L’acronimo sta per “Global Initiative on Sharing Avian Influenza Data”. Perché la piattaforma on line GISAID era stata lanciata nel 2008 in risposta all’epidemia di aviaria del 2006 come modello di condivisione dei dati genomici dei virus influenzali. L’idea era quella di realizzare un gigantesco archivio di informazioni sui virus dell’influenza che potesse accelerare la ricerca di vaccini o di terapie. Il nome non è più stato cambiato, ma, nel database di GISAID sono finiti diversi agenti patogeni, oltre ai virus influenzali. Durante la pandemia il sistema è stato utilizzato quasi esclusivamente per il monitoraggio delle varanti di Sars-Cov2:  attualmente ospita circa 15 milioni di sequenze del genoma di Sars-Cov-2 e circa 2 milioni di dati sui virus influenzali. La maggior parte delle pubblicazioni su Covid prendono il materiale da lì. 

In linea teorica la piattaforma dovrebbe essere facilmente accessibile chiedendo il rispetto di poche regole. Una volta inseriti su GISAID, i dati diventano disponibili agli utenti registrati che acconsentono a non pubblicare la sequenza senza permesso.  Nel caso in cui qualche ricercatore volesse pubblicare uno studio basandosi sui dati presenti nella piattaforma, dovrebbe impegnarsi a collaborare con i colleghi che hanno prodotto quei dati. 

Ma qualcuno ha cominciato a sospettare che queste regole venissero spesso trasgredite e che il meccanismo di acquisizione e di diffusione dei dati non fosse del tutto trasparente. 
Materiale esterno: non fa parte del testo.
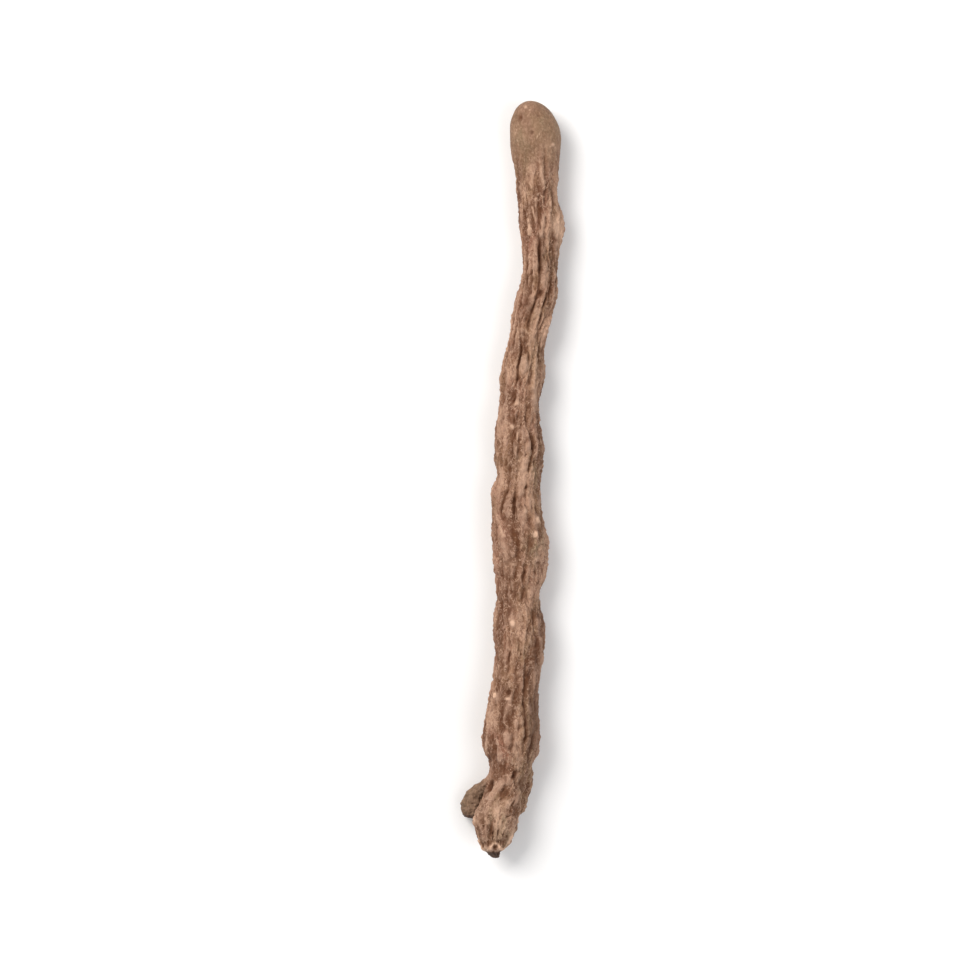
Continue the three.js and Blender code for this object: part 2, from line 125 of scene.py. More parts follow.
# Small marks on top, in the same terms, and how pale each is (dark below zero); the dark tone in their pits
# is painted shade, the pale spots on the nubs are partly painted highlight for their sheen, and the long
# pale marks on the left edge near at 98 to 103 are a painted highlight
FINE_MARKS = [
    [42.2, 1.8, 1.0, 0.4, 0.1, 0.6], [42.4, 1.75, 0.45, 0.16, -0.3, -1.2],
    [30.5, 4.7, 0.45, 0.35, -0.3, -1.6], [46.2, 3.2, 0.4, 0.3, -0.25, -1.4],
    [48.2, 0.7, 0.8, 0.55, 0.12, 0.8], [46.2, 3.2, 0.8, 0.55, 0.05, 0.5],
    [51.7, 0.0, 0.45, 0.35, 0.15, 1.0], [54.4, 3.5, 0.6, 0.28, -0.12, -0.6],
    # Pale nubs: their own pale tone, partly painted highlight for their sheen
    [66.4, 4.05, 0.5, 0.32, 0.15, 2.2], [68.7, 3.7, 0.45, 0.32, 0.15, 1.8],
    # A pale nub, partly painted highlight for its sheen, and a pale patch
    [82.7, 0.2, 0.48, 0.34, 0.12, 1.5], [80.0, 0.4, 1.6, 1.1, 0.05, 0.35],
    [93.6, -0.5, 0.45, 0.35, -0.35, -1.9], [94.6, -0.6, 0.25, 0.55, 0.15, 1.1],
    # A pale nub, partly painted highlight for its sheen, and a pit with painted shade
    [94.1, -2.7, 0.38, 0.28, 0.18, 2.0], [108.6, -3.5, 0.6, 0.4, -0.6, -1.4],
    [118.1, -2.7, 0.35, 0.4, -0.3, -0.8], [2.8, 1.3, 0.4, 0.4, -0.2, -0.6],
    [2.5, 4.3, 0.35, 0.35, -0.2, -0.6], [5.2, 3.2, 0.35, 0.3, -0.15, -1.1],
    [1.1, 2.2, 0.35, 0.3, 0.08, 0.8], [7.1, 6.5, 0.4, 0.4, 0.1, 0.8],
    [48.7, 0.8, 0.4, 0.28, -0.3, -1.8], [115.9, -3.5, 0.5, 0.25, -0.2, -0.5],
    [98.7, 0.5, 0.8, 0.35, 0.12, 0.9], [77.8, 2.8, 0.35, 0.3, 0.1, 0.6],
    [90.9, 2.8, 0.4, 0.3, -0.25, -0.8], [65.1, 2.2, 0.45, 0.35, 0.12, 0.9],
    [61.3, 2.35, 0.45, 0.3, -0.25, -0.9],
    [106.8, 0.45, 0.9, 0.3, -0.35, -1.2], [117.3, -1.3, 0.5, 0.5, -0.25, -0.5],
    [116.8, -4.6, 0.6, 0.5, 0.2, 0.5], [118.2, -4.3, 0.35, 0.45, 0.22, 0.7],
    [118.3, -2.0, 0.35, 0.45, 0.2, 0.7], [118.4, -3.2, 0.3, 0.4, 0.2, 0.6],
    [114.0, -5.6, 0.6, 0.5, 0.15, 0.7], [111.2, -0.6, 0.8, 0.5, 0.12, 0.5],
    # Painted highlight: pale marks along the lit left edge
    [98.5, -3.9, 2.2, 0.3, 0.05, 0.6], [102.5, -4.2, 1.6, 0.3, 0.05, 0.6],
]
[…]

Inoltre, viene contestato il fatto che gli archivi non sono completamente aperti, come inizialmente era stato annunciato.  Le critiche a GISAID sono finite sulle pagine di Science, dell’Economist e di Nature.  

Il problema sollevato è sempre lo stesso: molti scienziati affermano che il modo in cui GISAID controlla l’accesso, permettendo o meno agli utenti di entrare nel sistema, è arbitrario. 

Lo scorso marzo, per esempio, era stato temporaneamente revocato l'accesso alla piattaforma a un gruppo di scienziati che stava indagando sulle origini della pandemia e aveva pubblicato un rapporto online basandosi sui dati dei tamponi prelevati al mercato Wuhan.  Secondo GISAID i ricercatori avevano violato i termini di utilizzo della piattaforma. Gli autori si erano difesi affermando di aver citato nel loro lavoro gli scienziati che avevano fornito i dati e di avergli offerto di collaborare alla ricerca.

Poco dopo usciva su Science una inchiesta sui retroscena della piattaforma che coinvolgeva il suo presidente, Peter Bogner un imprenditore dal “passato oscuro” (come si legge su Science) entrato nel nel campo della virologia nel 2006 senza alcun legame noto con la ricerca o con la politica sanitaria. Del consiglio scientifico di GISAID fanno parte 12 persone, ma sembra che sia Bogner stesso a prendere la maggior parte delle decisioni. L’unico finanziatore ufficiale citato nel sito web di GISAID è la Rockefeller Foundation. 

Nell’inchiesta di Science venivano raccolte testimonianze di alcuni scienziati a cui era stato negato l’accesso al database senza una giustificazione valida.  Ci si chiede come mai, nonostante i suoi difetti, GISAID resti la piattaforma preferita degli scienziati. La risposta è semplice: perché ha un sistema di caricamento dei dati molto rapido e intuitivo. 

Non è chiaro quale potrebbe essere un’alternativa migliore.  Anche chi ritiene necessario costruire una nuova piattaforma, più trasparente e regolamentata, sostiene che la futura struttura non dovrebbe essere molto diversa da quella attuale. «Dal punto di vista della piattaforma, GISAID ha effettivamente svolto un ottimo lavoro nel gestire l’equilibrio tra la condivisione rapida e aperta rispetto al mantenimento di una qualche forma di proprietà sui dati», ha dichiarato a Nature Richard Webby, esperto di malattie infettive presso il St. Jude Children's Research Hospital di Memphis, Tennessee, ed ex membro del consiglio consultivo scientifico di GISAID. Se  così fosse, basterebbe correggere i difetti di GISAID per poter assicurare la condivisione di dati utili per la salute globale.